● Task instructions:
Output the material below in full, exactly as it is.

▼

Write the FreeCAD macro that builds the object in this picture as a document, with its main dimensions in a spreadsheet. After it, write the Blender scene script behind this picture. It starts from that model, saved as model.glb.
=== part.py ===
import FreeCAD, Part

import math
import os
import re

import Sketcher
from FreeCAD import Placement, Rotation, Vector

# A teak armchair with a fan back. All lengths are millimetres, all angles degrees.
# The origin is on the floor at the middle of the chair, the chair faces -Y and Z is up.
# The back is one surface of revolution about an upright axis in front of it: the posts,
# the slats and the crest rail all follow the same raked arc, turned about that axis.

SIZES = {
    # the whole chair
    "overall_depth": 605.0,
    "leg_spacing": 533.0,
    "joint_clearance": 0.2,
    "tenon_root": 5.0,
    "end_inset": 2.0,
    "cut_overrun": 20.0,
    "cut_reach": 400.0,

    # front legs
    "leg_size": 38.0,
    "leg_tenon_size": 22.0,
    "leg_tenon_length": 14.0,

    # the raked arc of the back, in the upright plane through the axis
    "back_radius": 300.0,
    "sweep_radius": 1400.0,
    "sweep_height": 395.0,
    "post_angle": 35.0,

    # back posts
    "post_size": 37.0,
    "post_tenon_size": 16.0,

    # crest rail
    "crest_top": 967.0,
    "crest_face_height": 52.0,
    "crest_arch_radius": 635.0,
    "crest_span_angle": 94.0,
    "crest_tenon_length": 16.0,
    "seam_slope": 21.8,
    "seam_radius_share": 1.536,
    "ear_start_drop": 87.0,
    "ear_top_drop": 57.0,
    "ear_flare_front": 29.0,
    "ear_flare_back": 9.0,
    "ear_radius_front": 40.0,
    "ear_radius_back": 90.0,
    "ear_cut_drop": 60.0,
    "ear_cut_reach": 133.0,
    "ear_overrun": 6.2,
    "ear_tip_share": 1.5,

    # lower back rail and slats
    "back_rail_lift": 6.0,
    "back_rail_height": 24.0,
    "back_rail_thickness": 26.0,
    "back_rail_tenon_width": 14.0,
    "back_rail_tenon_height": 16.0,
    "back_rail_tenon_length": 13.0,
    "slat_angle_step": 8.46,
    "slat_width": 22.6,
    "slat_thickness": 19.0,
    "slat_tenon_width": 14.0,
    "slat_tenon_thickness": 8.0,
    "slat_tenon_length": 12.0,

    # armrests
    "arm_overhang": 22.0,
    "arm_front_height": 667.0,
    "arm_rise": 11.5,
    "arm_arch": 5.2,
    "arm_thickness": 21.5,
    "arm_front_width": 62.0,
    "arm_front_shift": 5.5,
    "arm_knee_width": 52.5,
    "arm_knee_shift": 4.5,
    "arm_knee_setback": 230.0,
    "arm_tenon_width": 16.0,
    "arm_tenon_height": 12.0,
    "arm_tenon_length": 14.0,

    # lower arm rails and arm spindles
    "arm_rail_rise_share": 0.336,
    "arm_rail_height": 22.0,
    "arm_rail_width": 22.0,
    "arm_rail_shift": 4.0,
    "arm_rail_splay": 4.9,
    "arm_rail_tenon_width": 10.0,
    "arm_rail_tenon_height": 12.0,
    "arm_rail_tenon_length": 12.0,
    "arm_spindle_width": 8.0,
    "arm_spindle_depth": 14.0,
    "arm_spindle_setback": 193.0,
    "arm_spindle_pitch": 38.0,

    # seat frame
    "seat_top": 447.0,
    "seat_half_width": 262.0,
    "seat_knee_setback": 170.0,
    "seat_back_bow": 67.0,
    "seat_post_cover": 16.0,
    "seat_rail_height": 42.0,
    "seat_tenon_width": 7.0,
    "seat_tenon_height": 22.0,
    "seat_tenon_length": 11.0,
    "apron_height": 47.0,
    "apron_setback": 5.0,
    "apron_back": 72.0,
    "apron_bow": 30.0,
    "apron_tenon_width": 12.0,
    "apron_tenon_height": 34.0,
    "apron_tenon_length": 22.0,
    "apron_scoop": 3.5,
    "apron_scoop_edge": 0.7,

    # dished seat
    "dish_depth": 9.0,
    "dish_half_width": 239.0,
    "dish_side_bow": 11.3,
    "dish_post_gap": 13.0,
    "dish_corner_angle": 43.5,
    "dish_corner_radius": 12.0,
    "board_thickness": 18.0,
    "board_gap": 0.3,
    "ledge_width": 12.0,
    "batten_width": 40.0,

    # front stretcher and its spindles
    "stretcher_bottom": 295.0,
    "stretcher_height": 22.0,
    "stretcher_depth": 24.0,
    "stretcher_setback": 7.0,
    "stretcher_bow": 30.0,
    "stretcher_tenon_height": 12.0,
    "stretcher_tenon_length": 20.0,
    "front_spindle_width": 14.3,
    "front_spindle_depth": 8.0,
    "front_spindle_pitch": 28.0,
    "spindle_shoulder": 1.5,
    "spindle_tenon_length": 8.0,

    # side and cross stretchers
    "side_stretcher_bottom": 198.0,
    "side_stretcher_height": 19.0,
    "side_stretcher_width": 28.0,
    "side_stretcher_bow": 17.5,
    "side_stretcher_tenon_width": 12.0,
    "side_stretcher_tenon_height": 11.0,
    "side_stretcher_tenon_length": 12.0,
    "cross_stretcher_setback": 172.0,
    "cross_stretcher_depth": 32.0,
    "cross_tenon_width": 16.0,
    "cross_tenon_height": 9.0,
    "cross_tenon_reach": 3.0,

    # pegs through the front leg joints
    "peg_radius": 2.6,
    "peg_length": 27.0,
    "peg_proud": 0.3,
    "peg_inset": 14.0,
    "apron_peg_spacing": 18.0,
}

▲

● Answer in full:
Write the FreeCAD macro that builds the object in this picture as a document, with its main dimensions in a spreadsheet. After it, write the Blender scene script behind this picture. It starts from that model, saved as model.glb.
=== part.py ===
import FreeCAD, Part

import math
import os
import re

import Sketcher
from FreeCAD import Placement, Rotation, Vector

# A teak armchair with a fan back. All lengths are millimetres, all angles degrees.
# The origin is on the floor at the middle of the chair, the chair faces -Y and Z is up.
# The back is one surface of revolution about an upright axis in front of it: the posts,
# the slats and the crest rail all follow the same raked arc, turned about that axis.

SIZES = {
    # the whole chair
    "overall_depth": 605.0,
    "leg_spacing": 533.0,
    "joint_clearance": 0.2,
    "tenon_root": 5.0,
    "end_inset": 2.0,
    "cut_overrun": 20.0,
    "cut_reach": 400.0,

    # front legs
    "leg_size": 38.0,
    "leg_tenon_size": 22.0,
    "leg_tenon_length": 14.0,

    # the raked arc of the back, in the upright plane through the axis
    "back_radius": 300.0,
    "sweep_radius": 1400.0,
    "sweep_height": 395.0,
    "post_angle": 35.0,

    # back posts
    "post_size": 37.0,
    "post_tenon_size": 16.0,

    # crest rail
    "crest_top": 967.0,
    "crest_face_height": 52.0,
    "crest_arch_radius": 635.0,
    "crest_span_angle": 94.0,
    "crest_tenon_length": 16.0,
    "seam_slope": 21.8,
    "seam_radius_share": 1.536,
    "ear_start_drop": 87.0,
    "ear_top_drop": 57.0,
    "ear_flare_front": 29.0,
    "ear_flare_back": 9.0,
    "ear_radius_front": 40.0,
    "ear_radius_back": 90.0,
    "ear_cut_drop": 60.0,
    "ear_cut_reach": 133.0,
    "ear_overrun": 6.2,
    "ear_tip_share": 1.5,

    # lower back rail and slats
    "back_rail_lift": 6.0,
    "back_rail_height": 24.0,
    "back_rail_thickness": 26.0,
    "back_rail_tenon_width": 14.0,
    "back_rail_tenon_height": 16.0,
    "back_rail_tenon_length": 13.0,
    "slat_angle_step": 8.46,
    "slat_width": 22.6,
    "slat_thickness": 19.0,
    "slat_tenon_width": 14.0,
    "slat_tenon_thickness": 8.0,
    "slat_tenon_length": 12.0,

    # armrests
    "arm_overhang": 22.0,
    "arm_front_height": 667.0,
    "arm_rise": 11.5,
    "arm_arch": 5.2,
    "arm_thickness": 21.5,
    "arm_front_width": 62.0,
    "arm_front_shift": 5.5,
    "arm_knee_width": 52.5,
    "arm_knee_shift": 4.5,
    "arm_knee_setback": 230.0,
    "arm_tenon_width": 16.0,
    "arm_tenon_height": 12.0,
    "arm_tenon_length": 14.0,

    # lower arm rails and arm spindles
    "arm_rail_rise_share": 0.336,
    "arm_rail_height": 22.0,
    "arm_rail_width": 22.0,
    "arm_rail_shift": 4.0,
    "arm_rail_splay": 4.9,
    "arm_rail_tenon_width": 10.0,
    "arm_rail_tenon_height": 12.0,
    "arm_rail_tenon_length": 12.0,
    "arm_spindle_width": 8.0,
    "arm_spindle_depth": 14.0,
    "arm_spindle_setback": 193.0,
    "arm_spindle_pitch": 38.0,

    # seat frame
    "seat_top": 447.0,
    "seat_half_width": 262.0,
    "seat_knee_setback": 170.0,
    "seat_back_bow": 67.0,
    "seat_post_cover": 16.0,
    "seat_rail_height": 42.0,
    "seat_tenon_width": 7.0,
    "seat_tenon_height": 22.0,
    "seat_tenon_length": 11.0,
    "apron_height": 47.0,
    "apron_setback": 5.0,
    "apron_back": 72.0,
    "apron_bow": 30.0,
    "apron_tenon_width": 12.0,
    "apron_tenon_height": 34.0,
    "apron_tenon_length": 22.0,
    "apron_scoop": 3.5,
    "apron_scoop_edge": 0.7,

    # dished seat
    "dish_depth": 9.0,
    "dish_half_width": 239.0,
    "dish_side_bow": 11.3,
    "dish_post_gap": 13.0,
    "dish_corner_angle": 43.5,
    "dish_corner_radius": 12.0,
    "board_thickness": 18.0,
    "board_gap": 0.3,
    "ledge_width": 12.0,
    "batten_width": 40.0,

    # front stretcher and its spindles
    "stretcher_bottom": 295.0,
    "stretcher_height": 22.0,
    "stretcher_depth": 24.0,
    "stretcher_setback": 7.0,
    "stretcher_bow": 30.0,
    "stretcher_tenon_height": 12.0,
    "stretcher_tenon_length": 20.0,
    "front_spindle_width": 14.3,
    "front_spindle_depth": 8.0,
    "front_spindle_pitch": 28.0,
    "spindle_shoulder": 1.5,
    "spindle_tenon_length": 8.0,

    # side and cross stretchers
    "side_stretcher_bottom": 198.0,
    "side_stretcher_height": 19.0,
    "side_stretcher_width": 28.0,
    "side_stretcher_bow": 17.5,
    "side_stretcher_tenon_width": 12.0,
    "side_stretcher_tenon_height": 11.0,
    "side_stretcher_tenon_length": 12.0,
    "cross_stretcher_setback": 172.0,
    "cross_stretcher_depth": 32.0,
    "cross_tenon_width": 16.0,
    "cross_tenon_height": 9.0,
    "cross_tenon_reach": 3.0,

    # pegs through the front leg joints
    "peg_radius": 2.6,
    "peg_length": 27.0,
    "peg_proud": 0.3,
    "peg_inset": 14.0,
    "apron_peg_spacing": 18.0,
}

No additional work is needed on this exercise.